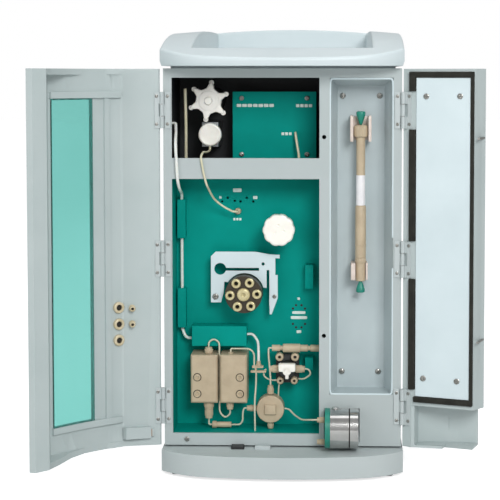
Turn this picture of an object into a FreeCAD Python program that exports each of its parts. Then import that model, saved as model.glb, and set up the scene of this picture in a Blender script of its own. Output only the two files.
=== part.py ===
import FreeCAD, Part
import math
import os
import Sketcher

# Ion chromatograph with its two front doors open, in millimetres.
# X runs to the right, Y to the back and Z up. The cabinet's front plane is Y = 0,
# its middle is X = 0 and the table is Z = 0 until the last step, which moves the
# whole so that the middle of its footprint is the origin.

doc = FreeCAD.newDocument("IonChromatograph")
sheet = doc.addObject("Spreadsheet::Sheet", "Sizes")
sheet_rows = []


class Measure:
    """A length that keeps the sheet formula it comes from."""

    def __init__(self, value, text):
        self.value = float(value)
        self.text = text

    def joined(self, other, sign, value):
        return Measure(value, f"({self.text} {sign} {text_of(other)})")

    def __add__(self, other):
        return self.joined(other, "+", self.value + number(other))

    def __radd__(self, other):
        return self + other

    def __sub__(self, other):
        return self.joined(other, "-", self.value - number(other))

    def __rsub__(self, other):
        return Measure(number(other) - self.value, f"({text_of(other)} - {self.text})")

    def __mul__(self, other):
        return self.joined(other, "*", self.value * number(other))

    def __rmul__(self, other):
        return self * other

    def __truediv__(self, other):
        return self.joined(other, "/", self.value / number(other))

    def __neg__(self):
        return Measure(-self.value, f"(0 - {self.text})")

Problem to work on
Copy all the lines, exactly.

Task result
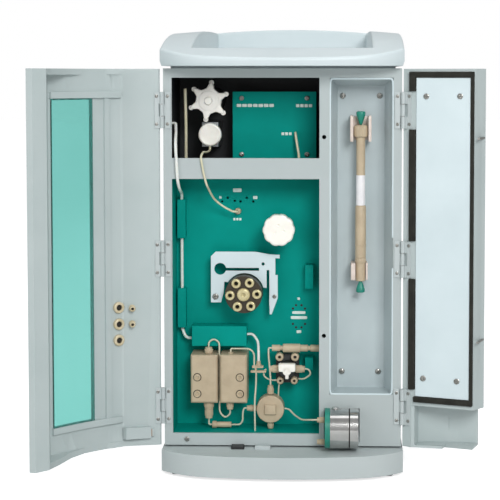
Turn this picture of an object into a FreeCAD Python program that exports each of its parts. Then import that model, saved as model.glb, and set up the scene of this picture in a Blender script of its own. Output only the two files.
=== part.py ===
import FreeCAD, Part
import math
import os
import Sketcher

# Ion chromatograph with its two front doors open, in millimetres.
# X runs to the right, Y to the back and Z up. The cabinet's front plane is Y = 0,
# its middle is X = 0 and the table is Z = 0 until the last step, which moves the
# whole so that the middle of its footprint is the origin.

doc = FreeCAD.newDocument("IonChromatograph")
sheet = doc.addObject("Spreadsheet::Sheet", "Sizes")
sheet_rows = []


class Measure:
    """A length that keeps the sheet formula it comes from."""

    def __init__(self, value, text):
        self.value = float(value)
        self.text = text

    def joined(self, other, sign, value):
        return Measure(value, f"({self.text} {sign} {text_of(other)})")

    def __add__(self, other):
        return self.joined(other, "+", self.value + number(other))

    def __radd__(self, other):
        return self + other

    def __sub__(self, other):
        return self.joined(other, "-", self.value - number(other))

    def __rsub__(self, other):
        return Measure(number(other) - self.value, f"({text_of(other)} - {self.text})")

    def __mul__(self, other):
        return self.joined(other, "*", self.value * number(other))

    def __rmul__(self, other):
        return self * other

    def __truediv__(self, other):
        return self.joined(other, "/", self.value / number(other))

    def __neg__(self):
        return Measure(-self.value, f"(0 - {self.text})")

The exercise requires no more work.